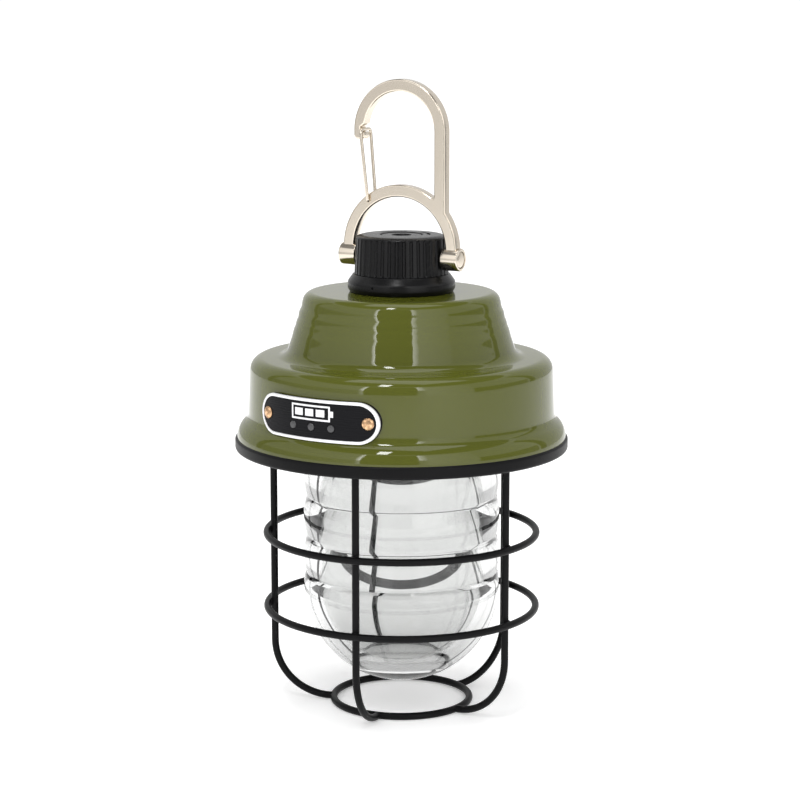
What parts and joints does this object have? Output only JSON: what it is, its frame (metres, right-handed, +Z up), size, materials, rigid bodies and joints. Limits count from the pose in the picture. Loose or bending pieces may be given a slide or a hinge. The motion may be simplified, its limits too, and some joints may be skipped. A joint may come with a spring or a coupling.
{
  "type": "camping lantern",
  "caption": "Rechargeable camping lantern with a stepped metal shell, caged clear lens, push-button cap and a folding bail with a sprung carabiner hook.",
  "frame": {"origin": "centre of the foot ring on the ground", "axes": "+Z up through the lens and cap; the badge side faces -Y; the bail swings about an axis along X"},
  "size_m": [0.092, 0.092, 0.1739],
  "materials": {
    "enamel_green": "glossy enamel",
    "black_wire": "satin powder coat",
    "black_plastic": "fine moulded texture",
    "nickel": "satin nickel plate",
    "clear_acrylic": "clear polished",
    "silicone": "matte",
    "badge_black": "printed black with bare border",
    "copper_pin": "hammered",
    "light_pipe": "smoked",
    "board": "solder mask",
    "white_plastic": "white moulded",
    "steel": "zinc plated",
    "aluminium_board": "white solder mask on aluminium",
    "phosphor": "light source",
    "cell_wrap": "shrink wrap",
    "grey_plastic": "moulded",
    "lead": "insulated"
  },
  "bodies": {
    "lamp": {"shell": "enamel_green", "shell_brackets": "steel", "rim_ring": "black_wire", "foot_ring": "black_wire", "hoop_upper": "black_wire", "hoop_lower": "black_wire", "rim_screws": "steel", "lens": "clear_acrylic", "lens_gasket": "silicone", "led_board": "aluminium_board", "led_chips": "phosphor", "reflector": "white_plastic", "chassis": "grey_plastic", "battery_cradle": "grey_plastic", "battery_cell": "cell_wrap", "battery_contacts": "nickel", "main_pcb": "board", "pcb_components": "black_plastic", "pcb_screws": "steel", "usb_port": "steel", "port_bezel": "black_plastic", "cover_hinge_pin": "steel", "indicator_board": "board", "indicator_lenses": "light_pipe", "badge_plate": "badge_black", "badge_pins": "copper_pin", "collar": "black_plastic", "mounting_stud": "steel", "stud_nut": "steel", "fluted_cap": "black_plastic", "cap_screws": "steel", "switch_board": "board", "tact_switch": "grey_plastic", "pivot_pins": "nickel", "switch_leads": "lead", "led_leads": "lead", "battery_leads": "lead", "cage_upright_1": "black_wire", "cage_upright_2": "black_wire", "cage_upright_3": "black_wire", "cage_upright_4": "black_wire", "cage_upright_5": "black_wire"},
    "bail": {"bail": "nickel"},
    "gate": {"gate_wire": "nickel"},
    "button": {"power_button": "black_plastic", "switch_plunger": "white_plastic"},
    "port_cover": {"port_cover": "silicone"}
  },
  "joints": [
    {"name": "bail_swing", "type": "hinge", "parent": "lamp", "child": "bail", "pos_m": [0, 0, 0.1258], "axis": [1, 0, 0], "range_deg": [-100, 100]},
    {"name": "gate_open", "type": "hinge", "parent": "bail", "child": "gate", "pos_m": [-0.0093, 0, 0.14075], "axis": [0, 1, 0], "range_deg": [0, 40], "stiffness_Nm_per_rad": 0.02, "springref_deg": -11.46},
    {"name": "button_press", "type": "slide", "parent": "lamp", "child": "button", "axis": [0, 0, 1], "range_m": [-0.0006, 0], "stiffness_N_per_m": 800, "springref_m": 0.0005},
    {"name": "port_cover_open", "type": "hinge", "parent": "lamp", "child": "port_cover", "pos_m": [-0.00626, 0.04466, 0.0882], "axis": [0, 0, 1], "range_deg": [0, 110]}
  ]
}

####

• _What to produce_: Write the material out exactly, with nothing left out.

• _Response_:
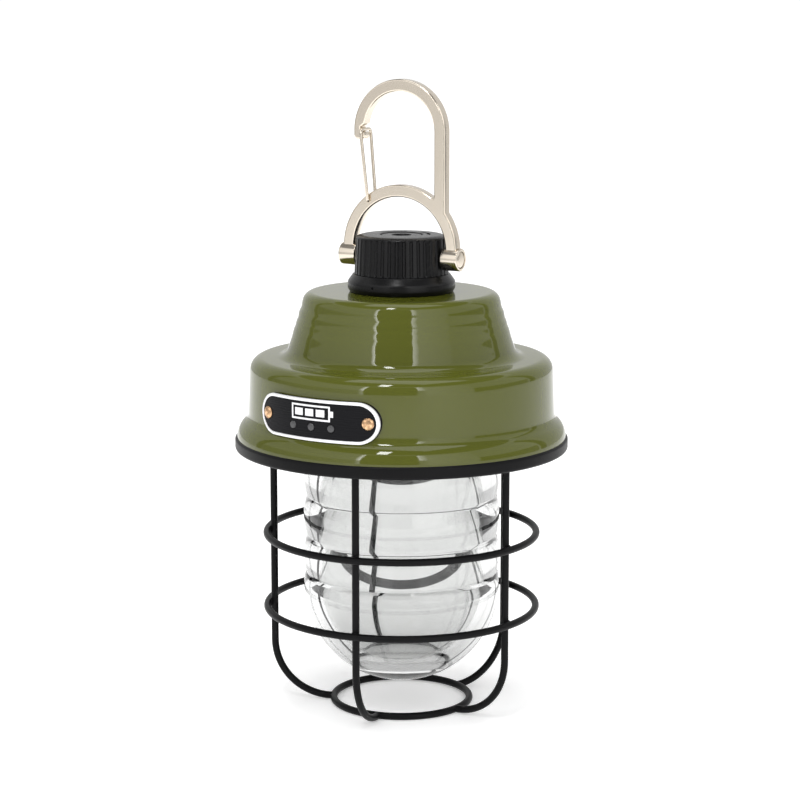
What parts and joints does this object have? Output only JSON: what it is, its frame (metres, right-handed, +Z up), size, materials, rigid bodies and joints. Limits count from the pose in the picture. Loose or bending pieces may be given a slide or a hinge. The motion may be simplified, its limits too, and some joints may be skipped. A joint may come with a spring or a coupling.
{
  "type": "camping lantern",
  "caption": "Rechargeable camping lantern with a stepped metal shell, caged clear lens, push-button cap and a folding bail with a sprung carabiner hook.",
  "frame": {"origin": "centre of the foot ring on the ground", "axes": "+Z up through the lens and cap; the badge side faces -Y; the bail swings about an axis along X"},
  "size_m": [0.092, 0.092, 0.1739],
  "materials": {
    "enamel_green": "glossy enamel",
    "black_wire": "satin powder coat",
    "black_plastic": "fine moulded texture",
    "nickel": "satin nickel plate",
    "clear_acrylic": "clear polished",
    "silicone": "matte",
    "badge_black": "printed black with bare border",
    "copper_pin": "hammered",
    "light_pipe": "smoked",
    "board": "solder mask",
    "white_plastic": "white moulded",
    "steel": "zinc plated",
    "aluminium_board": "white solder mask on aluminium",
    "phosphor": "light source",
    "cell_wrap": "shrink wrap",
    "grey_plastic": "moulded",
    "lead": "insulated"
  },
  "bodies": {
    "lamp": {"shell": "enamel_green", "shell_brackets": "steel", "rim_ring": "black_wire", "foot_ring": "black_wire", "hoop_upper": "black_wire", "hoop_lower": "black_wire", "rim_screws": "steel", "lens": "clear_acrylic", "lens_gasket": "silicone", "led_board": "aluminium_board", "led_chips": "phosphor", "reflector": "white_plastic", "chassis": "grey_plastic", "battery_cradle": "grey_plastic", "battery_cell": "cell_wrap", "battery_contacts": "nickel", "main_pcb": "board", "pcb_components": "black_plastic", "pcb_screws": "steel", "usb_port": "steel", "port_bezel": "black_plastic", "cover_hinge_pin": "steel", "indicator_board": "board", "indicator_lenses": "light_pipe", "badge_plate": "badge_black", "badge_pins": "copper_pin", "collar": "black_plastic", "mounting_stud": "steel", "stud_nut": "steel", "fluted_cap": "black_plastic", "cap_screws": "steel", "switch_board": "board", "tact_switch": "grey_plastic", "pivot_pins": "nickel", "switch_leads": "lead", "led_leads": "lead", "battery_leads": "lead", "cage_upright_1": "black_wire", "cage_upright_2": "black_wire", "cage_upright_3": "black_wire", "cage_upright_4": "black_wire", "cage_upright_5": "black_wire"},
    "bail": {"bail": "nickel"},
    "gate": {"gate_wire": "nickel"},
    "button": {"power_button": "black_plastic", "switch_plunger": "white_plastic"},
    "port_cover": {"port_cover": "silicone"}
  },
  "joints": [
    {"name": "bail_swing", "type": "hinge", "parent": "lamp", "child": "bail", "pos_m": [0, 0, 0.1258], "axis": [1, 0, 0], "range_deg": [-100, 100]},
    {"name": "gate_open", "type": "hinge", "parent": "bail", "child": "gate", "pos_m": [-0.0093, 0, 0.14075], "axis": [0, 1, 0], "range_deg": [0, 40], "stiffness_Nm_per_rad": 0.02, "springref_deg": -11.46},
    {"name": "button_press", "type": "slide", "parent": "lamp", "child": "button", "axis": [0, 0, 1], "range_m": [-0.0006, 0], "stiffness_N_per_m": 800, "springref_m": 0.0005},
    {"name": "port_cover_open", "type": "hinge", "parent": "lamp", "child": "port_cover", "pos_m": [-0.00626, 0.04466, 0.0882], "axis": [0, 0, 1], "range_deg": [0, 110]}
  ]
}